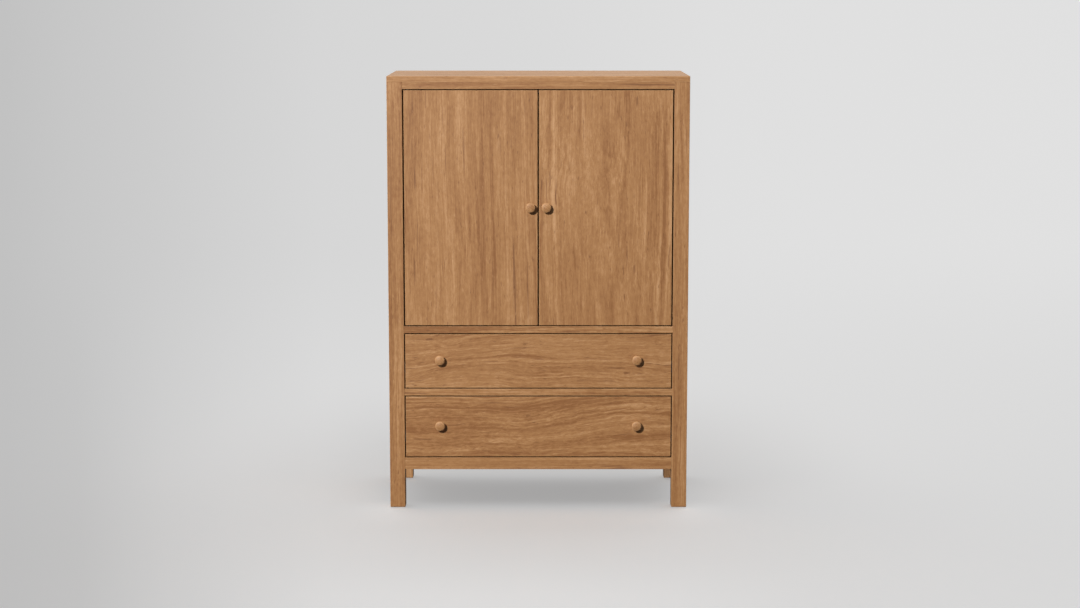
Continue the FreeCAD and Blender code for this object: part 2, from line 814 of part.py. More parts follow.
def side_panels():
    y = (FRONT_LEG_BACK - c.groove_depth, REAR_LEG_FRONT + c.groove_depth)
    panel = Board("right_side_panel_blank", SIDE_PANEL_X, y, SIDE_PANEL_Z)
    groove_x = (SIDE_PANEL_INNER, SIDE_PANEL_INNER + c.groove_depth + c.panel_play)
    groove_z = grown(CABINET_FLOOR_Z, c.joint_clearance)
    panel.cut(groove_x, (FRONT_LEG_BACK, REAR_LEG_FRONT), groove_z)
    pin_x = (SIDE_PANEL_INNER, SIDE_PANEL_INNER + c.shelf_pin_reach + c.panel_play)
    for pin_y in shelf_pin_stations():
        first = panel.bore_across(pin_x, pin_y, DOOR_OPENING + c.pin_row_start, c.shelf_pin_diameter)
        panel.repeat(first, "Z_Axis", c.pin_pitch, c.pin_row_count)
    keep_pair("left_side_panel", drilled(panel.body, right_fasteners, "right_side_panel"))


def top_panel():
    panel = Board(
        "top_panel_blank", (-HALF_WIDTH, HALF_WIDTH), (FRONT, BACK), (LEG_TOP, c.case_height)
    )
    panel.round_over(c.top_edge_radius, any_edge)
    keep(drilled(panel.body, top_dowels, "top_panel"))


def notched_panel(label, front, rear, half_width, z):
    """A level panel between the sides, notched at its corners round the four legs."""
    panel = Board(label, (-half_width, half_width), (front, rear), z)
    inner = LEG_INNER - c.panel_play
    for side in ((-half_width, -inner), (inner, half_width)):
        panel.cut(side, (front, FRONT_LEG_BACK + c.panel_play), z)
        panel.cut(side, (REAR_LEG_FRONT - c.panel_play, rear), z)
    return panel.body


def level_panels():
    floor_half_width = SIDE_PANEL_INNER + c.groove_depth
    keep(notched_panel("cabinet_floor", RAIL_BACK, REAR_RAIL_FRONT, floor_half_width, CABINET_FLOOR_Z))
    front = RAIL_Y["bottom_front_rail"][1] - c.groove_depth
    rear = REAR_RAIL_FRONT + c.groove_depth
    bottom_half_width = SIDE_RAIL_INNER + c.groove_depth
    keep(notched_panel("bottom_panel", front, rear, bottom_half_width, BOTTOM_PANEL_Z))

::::

The required output is the exact run of lines from the beginning of the listing above to the line that contains "return panel.body", inclusive of both.

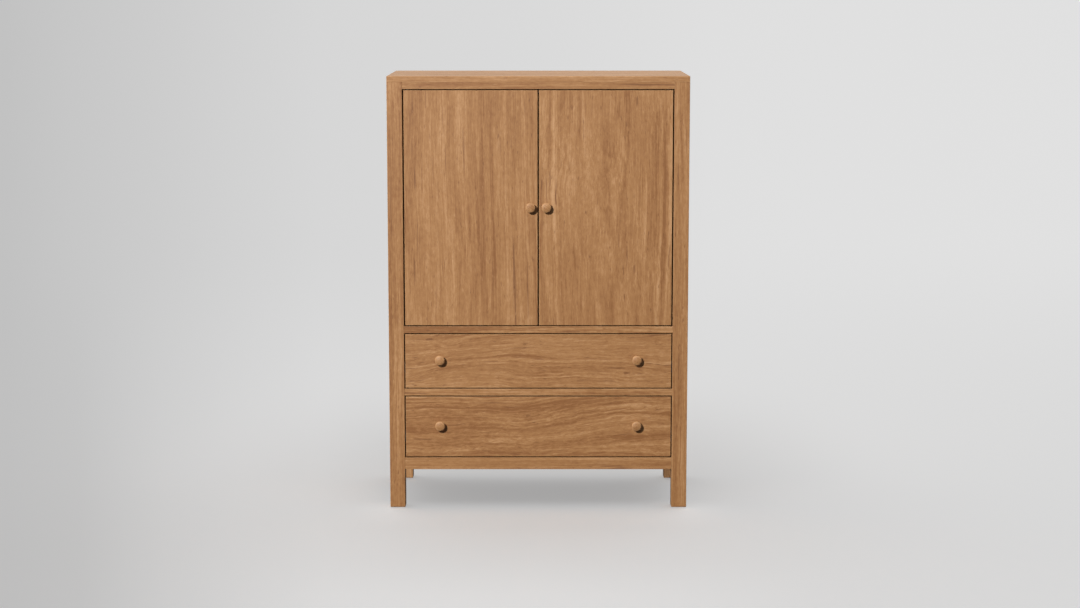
Continue the FreeCAD and Blender code for this object: part 2, from line 814 of part.py. More parts follow.
def side_panels():
    y = (FRONT_LEG_BACK - c.groove_depth, REAR_LEG_FRONT + c.groove_depth)
    panel = Board("right_side_panel_blank", SIDE_PANEL_X, y, SIDE_PANEL_Z)
    groove_x = (SIDE_PANEL_INNER, SIDE_PANEL_INNER + c.groove_depth + c.panel_play)
    groove_z = grown(CABINET_FLOOR_Z, c.joint_clearance)
    panel.cut(groove_x, (FRONT_LEG_BACK, REAR_LEG_FRONT), groove_z)
    pin_x = (SIDE_PANEL_INNER, SIDE_PANEL_INNER + c.shelf_pin_reach + c.panel_play)
    for pin_y in shelf_pin_stations():
        first = panel.bore_across(pin_x, pin_y, DOOR_OPENING + c.pin_row_start, c.shelf_pin_diameter)
        panel.repeat(first, "Z_Axis", c.pin_pitch, c.pin_row_count)
    keep_pair("left_side_panel", drilled(panel.body, right_fasteners, "right_side_panel"))


def top_panel():
    panel = Board(
        "top_panel_blank", (-HALF_WIDTH, HALF_WIDTH), (FRONT, BACK), (LEG_TOP, c.case_height)
    )
    panel.round_over(c.top_edge_radius, any_edge)
    keep(drilled(panel.body, top_dowels, "top_panel"))


def notched_panel(label, front, rear, half_width, z):
    """A level panel between the sides, notched at its corners round the four legs."""
    panel = Board(label, (-half_width, half_width), (front, rear), z)
    inner = LEG_INNER - c.panel_play
    for side in ((-half_width, -inner), (inner, half_width)):
        panel.cut(side, (front, FRONT_LEG_BACK + c.panel_play), z)
        panel.cut(side, (REAR_LEG_FRONT - c.panel_play, rear), z)
    return panel.body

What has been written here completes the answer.